# Supplied material
__________
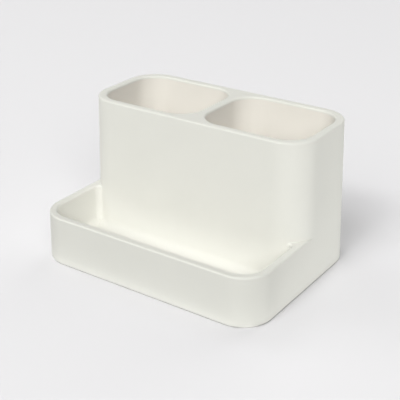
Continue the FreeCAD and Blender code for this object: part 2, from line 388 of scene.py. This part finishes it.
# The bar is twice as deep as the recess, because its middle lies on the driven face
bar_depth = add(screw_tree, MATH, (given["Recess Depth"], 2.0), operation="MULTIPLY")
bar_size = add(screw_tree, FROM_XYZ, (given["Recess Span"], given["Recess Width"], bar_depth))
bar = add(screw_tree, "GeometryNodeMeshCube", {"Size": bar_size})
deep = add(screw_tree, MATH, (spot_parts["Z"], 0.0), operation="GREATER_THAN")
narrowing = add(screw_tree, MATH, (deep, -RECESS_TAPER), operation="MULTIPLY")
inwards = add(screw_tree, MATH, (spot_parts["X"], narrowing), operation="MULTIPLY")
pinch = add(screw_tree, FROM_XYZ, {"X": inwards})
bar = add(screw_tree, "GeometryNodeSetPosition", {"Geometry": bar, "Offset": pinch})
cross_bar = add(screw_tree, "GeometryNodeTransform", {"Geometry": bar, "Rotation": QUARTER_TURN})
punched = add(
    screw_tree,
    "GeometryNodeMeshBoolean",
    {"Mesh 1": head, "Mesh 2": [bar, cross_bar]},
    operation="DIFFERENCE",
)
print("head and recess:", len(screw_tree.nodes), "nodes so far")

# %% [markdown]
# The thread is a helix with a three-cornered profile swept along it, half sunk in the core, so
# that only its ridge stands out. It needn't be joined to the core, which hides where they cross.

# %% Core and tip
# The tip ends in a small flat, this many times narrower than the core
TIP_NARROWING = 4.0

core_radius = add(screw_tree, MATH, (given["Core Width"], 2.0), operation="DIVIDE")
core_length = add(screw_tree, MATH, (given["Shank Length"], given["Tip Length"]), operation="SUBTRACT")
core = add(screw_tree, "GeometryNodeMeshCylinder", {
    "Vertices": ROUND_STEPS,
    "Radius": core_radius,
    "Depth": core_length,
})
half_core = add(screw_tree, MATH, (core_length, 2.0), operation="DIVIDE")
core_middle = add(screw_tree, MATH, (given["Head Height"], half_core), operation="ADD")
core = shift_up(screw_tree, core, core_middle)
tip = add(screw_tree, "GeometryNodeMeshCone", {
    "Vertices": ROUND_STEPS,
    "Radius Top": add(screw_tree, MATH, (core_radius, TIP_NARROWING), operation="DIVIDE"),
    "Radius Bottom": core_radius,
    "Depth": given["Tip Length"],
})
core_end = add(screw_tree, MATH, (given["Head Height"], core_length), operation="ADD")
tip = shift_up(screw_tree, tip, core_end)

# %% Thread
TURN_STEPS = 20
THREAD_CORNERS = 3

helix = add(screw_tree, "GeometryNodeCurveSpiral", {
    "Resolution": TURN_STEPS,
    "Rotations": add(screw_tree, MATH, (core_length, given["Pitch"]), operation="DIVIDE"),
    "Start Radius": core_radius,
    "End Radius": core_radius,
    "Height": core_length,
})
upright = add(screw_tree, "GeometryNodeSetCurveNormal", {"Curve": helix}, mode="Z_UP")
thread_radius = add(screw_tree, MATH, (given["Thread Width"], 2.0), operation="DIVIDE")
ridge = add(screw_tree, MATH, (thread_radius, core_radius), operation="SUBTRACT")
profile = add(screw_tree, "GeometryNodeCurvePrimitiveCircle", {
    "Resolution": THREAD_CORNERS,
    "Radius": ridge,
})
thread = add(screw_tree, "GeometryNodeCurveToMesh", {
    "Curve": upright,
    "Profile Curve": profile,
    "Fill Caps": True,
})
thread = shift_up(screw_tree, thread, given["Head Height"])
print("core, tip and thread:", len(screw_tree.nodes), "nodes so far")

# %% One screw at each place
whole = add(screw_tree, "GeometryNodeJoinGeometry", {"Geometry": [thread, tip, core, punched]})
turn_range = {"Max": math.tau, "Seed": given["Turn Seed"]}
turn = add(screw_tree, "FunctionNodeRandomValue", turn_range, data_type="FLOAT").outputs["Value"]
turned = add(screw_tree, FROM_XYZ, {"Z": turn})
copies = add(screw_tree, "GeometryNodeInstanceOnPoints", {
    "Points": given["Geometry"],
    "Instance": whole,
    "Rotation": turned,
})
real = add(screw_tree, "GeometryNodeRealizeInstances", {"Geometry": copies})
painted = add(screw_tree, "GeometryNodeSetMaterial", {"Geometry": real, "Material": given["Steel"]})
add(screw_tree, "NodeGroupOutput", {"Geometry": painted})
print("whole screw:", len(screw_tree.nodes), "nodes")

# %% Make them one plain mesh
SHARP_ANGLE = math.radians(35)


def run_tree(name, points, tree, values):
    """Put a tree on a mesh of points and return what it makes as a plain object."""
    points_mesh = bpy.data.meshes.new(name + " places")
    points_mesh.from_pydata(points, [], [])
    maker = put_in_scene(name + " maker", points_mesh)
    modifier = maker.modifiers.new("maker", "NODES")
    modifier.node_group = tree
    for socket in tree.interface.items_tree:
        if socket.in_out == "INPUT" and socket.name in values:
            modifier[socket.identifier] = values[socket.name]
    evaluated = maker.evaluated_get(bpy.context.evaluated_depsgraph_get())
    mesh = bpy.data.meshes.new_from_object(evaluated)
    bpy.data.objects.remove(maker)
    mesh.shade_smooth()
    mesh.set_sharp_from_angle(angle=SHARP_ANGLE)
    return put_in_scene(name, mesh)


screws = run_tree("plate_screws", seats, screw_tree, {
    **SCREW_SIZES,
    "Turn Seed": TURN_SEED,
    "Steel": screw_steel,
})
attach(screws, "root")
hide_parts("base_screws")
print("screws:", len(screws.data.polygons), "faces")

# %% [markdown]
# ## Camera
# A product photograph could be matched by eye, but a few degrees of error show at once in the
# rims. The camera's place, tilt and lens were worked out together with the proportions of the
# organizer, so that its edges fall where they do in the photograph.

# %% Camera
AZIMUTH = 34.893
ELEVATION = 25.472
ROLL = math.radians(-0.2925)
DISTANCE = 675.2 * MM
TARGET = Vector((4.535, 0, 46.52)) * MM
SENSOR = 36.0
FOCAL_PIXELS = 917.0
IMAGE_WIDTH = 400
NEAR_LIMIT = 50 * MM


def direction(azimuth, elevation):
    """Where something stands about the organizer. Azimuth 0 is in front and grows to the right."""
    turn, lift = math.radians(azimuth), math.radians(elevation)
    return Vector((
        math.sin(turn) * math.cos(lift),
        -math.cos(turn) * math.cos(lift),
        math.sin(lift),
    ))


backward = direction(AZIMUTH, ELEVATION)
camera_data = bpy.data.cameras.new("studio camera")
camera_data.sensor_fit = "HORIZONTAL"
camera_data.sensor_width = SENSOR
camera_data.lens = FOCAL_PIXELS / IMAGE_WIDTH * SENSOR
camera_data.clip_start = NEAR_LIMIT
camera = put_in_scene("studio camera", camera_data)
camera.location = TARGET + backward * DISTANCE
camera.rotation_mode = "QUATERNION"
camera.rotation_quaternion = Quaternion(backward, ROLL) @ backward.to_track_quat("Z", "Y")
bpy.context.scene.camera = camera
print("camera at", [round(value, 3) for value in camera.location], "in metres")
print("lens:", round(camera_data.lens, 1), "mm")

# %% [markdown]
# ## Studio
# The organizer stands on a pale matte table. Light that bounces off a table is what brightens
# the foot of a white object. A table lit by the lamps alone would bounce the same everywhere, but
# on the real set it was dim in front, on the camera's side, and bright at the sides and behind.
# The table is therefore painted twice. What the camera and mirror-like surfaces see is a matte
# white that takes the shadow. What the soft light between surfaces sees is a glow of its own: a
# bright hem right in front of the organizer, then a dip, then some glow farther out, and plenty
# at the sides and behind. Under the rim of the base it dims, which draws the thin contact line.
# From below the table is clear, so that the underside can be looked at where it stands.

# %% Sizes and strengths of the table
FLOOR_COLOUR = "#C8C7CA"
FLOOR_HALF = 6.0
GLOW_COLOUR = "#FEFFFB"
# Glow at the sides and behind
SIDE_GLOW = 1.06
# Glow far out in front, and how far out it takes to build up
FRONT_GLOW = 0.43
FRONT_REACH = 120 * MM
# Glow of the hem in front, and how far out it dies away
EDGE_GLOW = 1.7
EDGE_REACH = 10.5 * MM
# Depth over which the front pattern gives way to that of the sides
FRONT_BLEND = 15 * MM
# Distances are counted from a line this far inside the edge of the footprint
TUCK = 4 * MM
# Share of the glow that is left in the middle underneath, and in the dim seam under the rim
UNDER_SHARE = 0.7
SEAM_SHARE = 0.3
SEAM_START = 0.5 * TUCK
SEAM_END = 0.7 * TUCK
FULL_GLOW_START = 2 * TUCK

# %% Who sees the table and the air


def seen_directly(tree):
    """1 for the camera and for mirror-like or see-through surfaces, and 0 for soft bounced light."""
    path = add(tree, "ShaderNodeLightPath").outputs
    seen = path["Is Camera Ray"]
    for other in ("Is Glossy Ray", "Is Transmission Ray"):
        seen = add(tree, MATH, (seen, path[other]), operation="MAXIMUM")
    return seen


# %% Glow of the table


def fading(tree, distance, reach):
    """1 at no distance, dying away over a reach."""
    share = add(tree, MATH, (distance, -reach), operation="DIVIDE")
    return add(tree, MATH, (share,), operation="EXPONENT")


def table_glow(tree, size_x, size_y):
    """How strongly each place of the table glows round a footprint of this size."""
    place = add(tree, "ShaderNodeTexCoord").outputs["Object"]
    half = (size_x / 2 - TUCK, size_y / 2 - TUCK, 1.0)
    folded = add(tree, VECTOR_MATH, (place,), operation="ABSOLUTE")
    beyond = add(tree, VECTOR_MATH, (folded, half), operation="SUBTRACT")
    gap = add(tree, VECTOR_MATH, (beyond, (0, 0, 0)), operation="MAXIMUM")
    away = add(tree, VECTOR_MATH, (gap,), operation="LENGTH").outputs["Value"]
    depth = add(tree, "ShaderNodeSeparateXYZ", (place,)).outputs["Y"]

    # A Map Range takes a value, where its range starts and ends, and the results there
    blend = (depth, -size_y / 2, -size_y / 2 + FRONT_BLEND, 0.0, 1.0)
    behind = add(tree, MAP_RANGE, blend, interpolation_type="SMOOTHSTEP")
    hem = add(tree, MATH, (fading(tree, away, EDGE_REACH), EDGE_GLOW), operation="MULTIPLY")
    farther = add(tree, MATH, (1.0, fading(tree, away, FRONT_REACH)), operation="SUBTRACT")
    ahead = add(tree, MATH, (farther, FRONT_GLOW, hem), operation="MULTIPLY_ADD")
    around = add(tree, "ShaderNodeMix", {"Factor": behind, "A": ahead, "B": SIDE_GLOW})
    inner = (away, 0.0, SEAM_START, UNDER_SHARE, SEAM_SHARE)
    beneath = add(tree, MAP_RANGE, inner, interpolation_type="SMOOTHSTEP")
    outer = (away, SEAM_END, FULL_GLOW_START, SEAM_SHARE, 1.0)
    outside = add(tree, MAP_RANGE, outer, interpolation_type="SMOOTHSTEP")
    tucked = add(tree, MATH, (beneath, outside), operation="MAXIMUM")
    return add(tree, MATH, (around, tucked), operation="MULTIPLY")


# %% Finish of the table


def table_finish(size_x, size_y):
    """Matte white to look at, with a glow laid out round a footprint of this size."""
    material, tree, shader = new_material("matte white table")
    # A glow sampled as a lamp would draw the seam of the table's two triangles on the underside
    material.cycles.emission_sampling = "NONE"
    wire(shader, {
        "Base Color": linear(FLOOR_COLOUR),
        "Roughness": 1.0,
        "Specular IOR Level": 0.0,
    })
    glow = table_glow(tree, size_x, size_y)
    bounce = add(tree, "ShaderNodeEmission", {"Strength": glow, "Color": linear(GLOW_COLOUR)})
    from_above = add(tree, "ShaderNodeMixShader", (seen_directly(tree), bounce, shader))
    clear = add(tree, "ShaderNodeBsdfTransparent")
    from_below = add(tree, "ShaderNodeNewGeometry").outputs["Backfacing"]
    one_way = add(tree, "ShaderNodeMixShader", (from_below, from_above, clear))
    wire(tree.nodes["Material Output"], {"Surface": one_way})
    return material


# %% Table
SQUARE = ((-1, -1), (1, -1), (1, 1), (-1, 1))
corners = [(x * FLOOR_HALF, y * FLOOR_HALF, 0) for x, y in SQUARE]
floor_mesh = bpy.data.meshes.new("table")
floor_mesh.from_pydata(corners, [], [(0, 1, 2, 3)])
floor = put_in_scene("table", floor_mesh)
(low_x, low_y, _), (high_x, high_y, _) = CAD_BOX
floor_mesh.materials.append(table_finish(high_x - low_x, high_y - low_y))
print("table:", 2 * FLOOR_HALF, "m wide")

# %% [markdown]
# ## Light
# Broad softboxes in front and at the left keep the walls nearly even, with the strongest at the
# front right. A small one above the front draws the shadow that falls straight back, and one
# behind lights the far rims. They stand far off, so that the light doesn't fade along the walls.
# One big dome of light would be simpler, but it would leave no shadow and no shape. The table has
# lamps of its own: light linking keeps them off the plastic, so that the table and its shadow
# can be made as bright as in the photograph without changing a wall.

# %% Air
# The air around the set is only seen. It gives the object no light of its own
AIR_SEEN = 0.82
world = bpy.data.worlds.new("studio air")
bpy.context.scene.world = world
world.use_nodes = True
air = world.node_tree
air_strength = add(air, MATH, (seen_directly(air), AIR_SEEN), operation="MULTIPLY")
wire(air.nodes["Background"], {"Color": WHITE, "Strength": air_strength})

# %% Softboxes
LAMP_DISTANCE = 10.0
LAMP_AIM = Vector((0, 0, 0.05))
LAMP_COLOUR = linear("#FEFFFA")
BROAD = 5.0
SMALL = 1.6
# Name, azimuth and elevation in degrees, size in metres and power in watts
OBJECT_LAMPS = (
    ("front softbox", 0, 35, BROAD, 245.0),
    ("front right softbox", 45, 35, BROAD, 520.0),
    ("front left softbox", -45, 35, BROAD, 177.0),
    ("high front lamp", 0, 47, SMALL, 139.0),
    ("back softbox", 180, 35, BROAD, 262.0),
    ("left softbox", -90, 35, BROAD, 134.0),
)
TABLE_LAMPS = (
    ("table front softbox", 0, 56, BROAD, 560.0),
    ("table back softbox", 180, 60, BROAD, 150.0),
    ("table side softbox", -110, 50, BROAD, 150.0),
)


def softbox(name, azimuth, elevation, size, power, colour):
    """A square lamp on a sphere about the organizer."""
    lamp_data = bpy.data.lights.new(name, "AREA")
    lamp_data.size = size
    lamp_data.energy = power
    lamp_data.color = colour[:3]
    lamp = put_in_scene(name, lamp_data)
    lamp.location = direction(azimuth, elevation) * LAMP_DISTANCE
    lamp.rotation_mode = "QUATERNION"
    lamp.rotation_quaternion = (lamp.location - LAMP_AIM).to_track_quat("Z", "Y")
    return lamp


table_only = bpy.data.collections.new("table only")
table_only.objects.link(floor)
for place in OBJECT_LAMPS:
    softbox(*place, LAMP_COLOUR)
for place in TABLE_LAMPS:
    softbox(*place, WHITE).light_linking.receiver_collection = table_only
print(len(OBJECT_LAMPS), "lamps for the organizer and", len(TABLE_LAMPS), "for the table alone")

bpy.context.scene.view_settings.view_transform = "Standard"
__________
# Instructions for the task
Reprint the data above from the opening line to the line holding "TIP_NARROWING = 4.0", inclusive, and nothing else.

# Output below
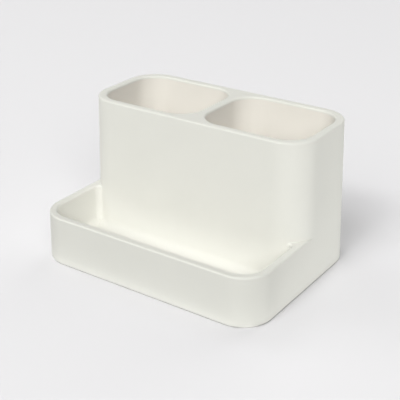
Continue the FreeCAD and Blender code for this object: part 2, from line 388 of scene.py. This part finishes it.
# The bar is twice as deep as the recess, because its middle lies on the driven face
bar_depth = add(screw_tree, MATH, (given["Recess Depth"], 2.0), operation="MULTIPLY")
bar_size = add(screw_tree, FROM_XYZ, (given["Recess Span"], given["Recess Width"], bar_depth))
bar = add(screw_tree, "GeometryNodeMeshCube", {"Size": bar_size})
deep = add(screw_tree, MATH, (spot_parts["Z"], 0.0), operation="GREATER_THAN")
narrowing = add(screw_tree, MATH, (deep, -RECESS_TAPER), operation="MULTIPLY")
inwards = add(screw_tree, MATH, (spot_parts["X"], narrowing), operation="MULTIPLY")
pinch = add(screw_tree, FROM_XYZ, {"X": inwards})
bar = add(screw_tree, "GeometryNodeSetPosition", {"Geometry": bar, "Offset": pinch})
cross_bar = add(screw_tree, "GeometryNodeTransform", {"Geometry": bar, "Rotation": QUARTER_TURN})
punched = add(
    screw_tree,
    "GeometryNodeMeshBoolean",
    {"Mesh 1": head, "Mesh 2": [bar, cross_bar]},
    operation="DIFFERENCE",
)
print("head and recess:", len(screw_tree.nodes), "nodes so far")

# %% [markdown]
# The thread is a helix with a three-cornered profile swept along it, half sunk in the core, so
# that only its ridge stands out. It needn't be joined to the core, which hides where they cross.

# %% Core and tip
# The tip ends in a small flat, this many times narrower than the core
TIP_NARROWING = 4.0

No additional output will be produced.